_BRIEF:_
Output the full material exactly as it appears here.

_SOURCE MATERIAL:_
%%
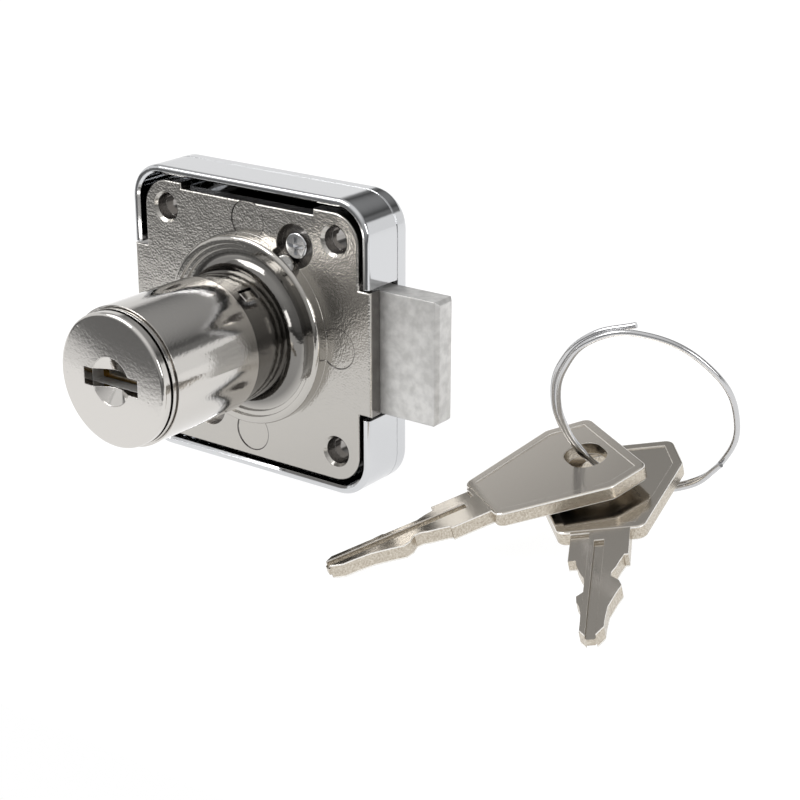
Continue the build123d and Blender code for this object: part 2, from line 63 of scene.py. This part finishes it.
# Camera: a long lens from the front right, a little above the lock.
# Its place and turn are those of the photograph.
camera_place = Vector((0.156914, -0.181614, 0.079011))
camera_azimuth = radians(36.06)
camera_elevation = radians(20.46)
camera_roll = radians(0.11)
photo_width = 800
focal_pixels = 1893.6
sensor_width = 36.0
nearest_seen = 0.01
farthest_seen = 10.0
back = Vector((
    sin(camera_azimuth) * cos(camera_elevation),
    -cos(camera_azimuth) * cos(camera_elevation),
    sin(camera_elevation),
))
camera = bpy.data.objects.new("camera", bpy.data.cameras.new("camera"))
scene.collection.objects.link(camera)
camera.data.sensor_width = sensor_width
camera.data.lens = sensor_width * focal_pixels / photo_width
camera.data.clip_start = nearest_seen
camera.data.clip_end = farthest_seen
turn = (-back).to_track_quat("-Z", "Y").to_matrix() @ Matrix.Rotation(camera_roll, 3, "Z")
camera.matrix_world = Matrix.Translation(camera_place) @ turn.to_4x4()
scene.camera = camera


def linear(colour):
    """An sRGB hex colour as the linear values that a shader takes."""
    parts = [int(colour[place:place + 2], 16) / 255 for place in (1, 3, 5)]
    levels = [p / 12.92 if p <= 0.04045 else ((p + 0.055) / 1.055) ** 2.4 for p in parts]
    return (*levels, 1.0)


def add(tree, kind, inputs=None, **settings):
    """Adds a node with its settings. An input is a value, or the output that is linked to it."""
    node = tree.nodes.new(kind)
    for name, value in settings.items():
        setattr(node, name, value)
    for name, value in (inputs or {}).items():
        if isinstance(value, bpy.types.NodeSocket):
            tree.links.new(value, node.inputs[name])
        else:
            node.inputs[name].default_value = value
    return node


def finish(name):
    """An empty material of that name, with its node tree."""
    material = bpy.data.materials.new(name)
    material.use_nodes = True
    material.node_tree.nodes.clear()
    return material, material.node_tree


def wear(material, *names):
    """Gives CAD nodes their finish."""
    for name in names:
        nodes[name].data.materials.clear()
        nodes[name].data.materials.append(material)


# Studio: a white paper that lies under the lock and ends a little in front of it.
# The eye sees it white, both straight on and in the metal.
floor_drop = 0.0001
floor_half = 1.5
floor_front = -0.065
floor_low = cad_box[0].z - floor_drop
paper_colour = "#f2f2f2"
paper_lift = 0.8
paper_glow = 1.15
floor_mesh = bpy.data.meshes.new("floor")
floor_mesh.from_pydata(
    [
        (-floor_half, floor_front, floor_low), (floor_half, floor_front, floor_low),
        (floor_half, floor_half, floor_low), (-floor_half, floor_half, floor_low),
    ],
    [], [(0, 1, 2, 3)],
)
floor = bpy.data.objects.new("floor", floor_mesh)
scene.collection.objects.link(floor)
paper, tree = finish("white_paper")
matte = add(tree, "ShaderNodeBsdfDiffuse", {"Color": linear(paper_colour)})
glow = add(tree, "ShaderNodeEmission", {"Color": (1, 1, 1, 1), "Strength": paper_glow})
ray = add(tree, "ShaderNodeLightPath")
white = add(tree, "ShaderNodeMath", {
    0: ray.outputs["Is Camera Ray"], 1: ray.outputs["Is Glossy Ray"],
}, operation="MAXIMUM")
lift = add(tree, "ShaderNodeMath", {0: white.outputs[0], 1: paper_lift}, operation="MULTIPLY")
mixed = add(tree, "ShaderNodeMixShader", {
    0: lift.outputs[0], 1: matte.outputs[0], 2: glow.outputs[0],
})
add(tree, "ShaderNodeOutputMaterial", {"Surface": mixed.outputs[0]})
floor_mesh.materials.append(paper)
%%
_FINAL ANSWER:_
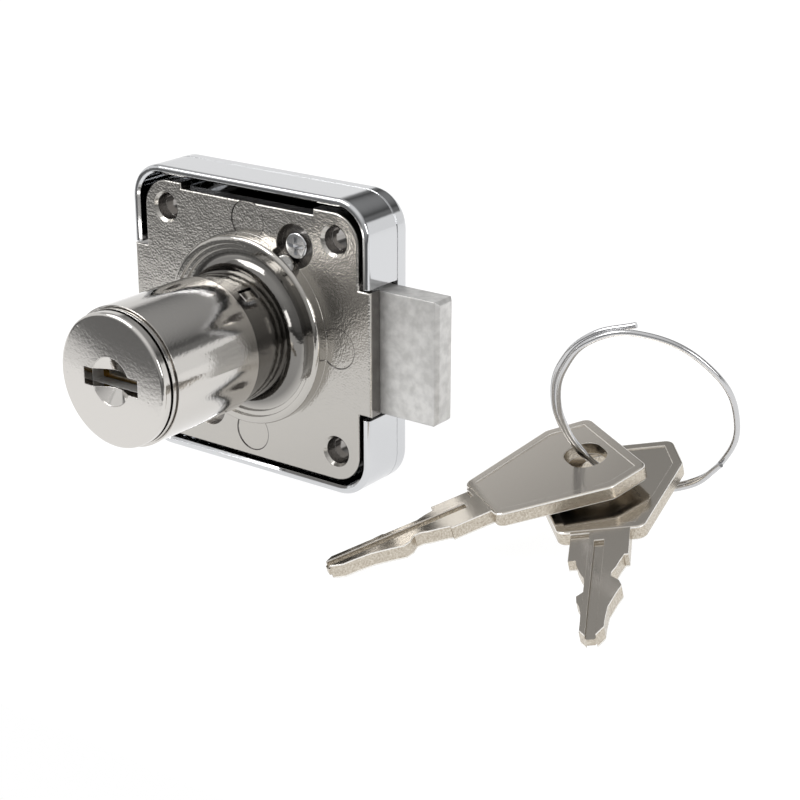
Continue the build123d and Blender code for this object: part 2, from line 63 of scene.py. This part finishes it.
# Camera: a long lens from the front right, a little above the lock.
# Its place and turn are those of the photograph.
camera_place = Vector((0.156914, -0.181614, 0.079011))
camera_azimuth = radians(36.06)
camera_elevation = radians(20.46)
camera_roll = radians(0.11)
photo_width = 800
focal_pixels = 1893.6
sensor_width = 36.0
nearest_seen = 0.01
farthest_seen = 10.0
back = Vector((
    sin(camera_azimuth) * cos(camera_elevation),
    -cos(camera_azimuth) * cos(camera_elevation),
    sin(camera_elevation),
))
camera = bpy.data.objects.new("camera", bpy.data.cameras.new("camera"))
scene.collection.objects.link(camera)
camera.data.sensor_width = sensor_width
camera.data.lens = sensor_width * focal_pixels / photo_width
camera.data.clip_start = nearest_seen
camera.data.clip_end = farthest_seen
turn = (-back).to_track_quat("-Z", "Y").to_matrix() @ Matrix.Rotation(camera_roll, 3, "Z")
camera.matrix_world = Matrix.Translation(camera_place) @ turn.to_4x4()
scene.camera = camera


def linear(colour):
    """An sRGB hex colour as the linear values that a shader takes."""
    parts = [int(colour[place:place + 2], 16) / 255 for place in (1, 3, 5)]
    levels = [p / 12.92 if p <= 0.04045 else ((p + 0.055) / 1.055) ** 2.4 for p in parts]
    return (*levels, 1.0)


def add(tree, kind, inputs=None, **settings):
    """Adds a node with its settings. An input is a value, or the output that is linked to it."""
    node = tree.nodes.new(kind)
    for name, value in settings.items():
        setattr(node, name, value)
    for name, value in (inputs or {}).items():
        if isinstance(value, bpy.types.NodeSocket):
            tree.links.new(value, node.inputs[name])
        else:
            node.inputs[name].default_value = value
    return node


def finish(name):
    """An empty material of that name, with its node tree."""
    material = bpy.data.materials.new(name)
    material.use_nodes = True
    material.node_tree.nodes.clear()
    return material, material.node_tree


def wear(material, *names):
    """Gives CAD nodes their finish."""
    for name in names:
        nodes[name].data.materials.clear()
        nodes[name].data.materials.append(material)


# Studio: a white paper that lies under the lock and ends a little in front of it.
# The eye sees it white, both straight on and in the metal.
floor_drop = 0.0001
floor_half = 1.5
floor_front = -0.065
floor_low = cad_box[0].z - floor_drop
paper_colour = "#f2f2f2"
paper_lift = 0.8
paper_glow = 1.15
floor_mesh = bpy.data.meshes.new("floor")
floor_mesh.from_pydata(
    [
        (-floor_half, floor_front, floor_low), (floor_half, floor_front, floor_low),
        (floor_half, floor_half, floor_low), (-floor_half, floor_half, floor_low),
    ],
    [], [(0, 1, 2, 3)],
)
floor = bpy.data.objects.new("floor", floor_mesh)
scene.collection.objects.link(floor)
paper, tree = finish("white_paper")
matte = add(tree, "ShaderNodeBsdfDiffuse", {"Color": linear(paper_colour)})
glow = add(tree, "ShaderNodeEmission", {"Color": (1, 1, 1, 1), "Strength": paper_glow})
ray = add(tree, "ShaderNodeLightPath")
white = add(tree, "ShaderNodeMath", {
    0: ray.outputs["Is Camera Ray"], 1: ray.outputs["Is Glossy Ray"],
}, operation="MAXIMUM")
lift = add(tree, "ShaderNodeMath", {0: white.outputs[0], 1: paper_lift}, operation="MULTIPLY")
mixed = add(tree, "ShaderNodeMixShader", {
    0: lift.outputs[0], 1: matte.outputs[0], 2: glow.outputs[0],
})
add(tree, "ShaderNodeOutputMaterial", {"Surface": mixed.outputs[0]})
floor_mesh.materials.append(paper)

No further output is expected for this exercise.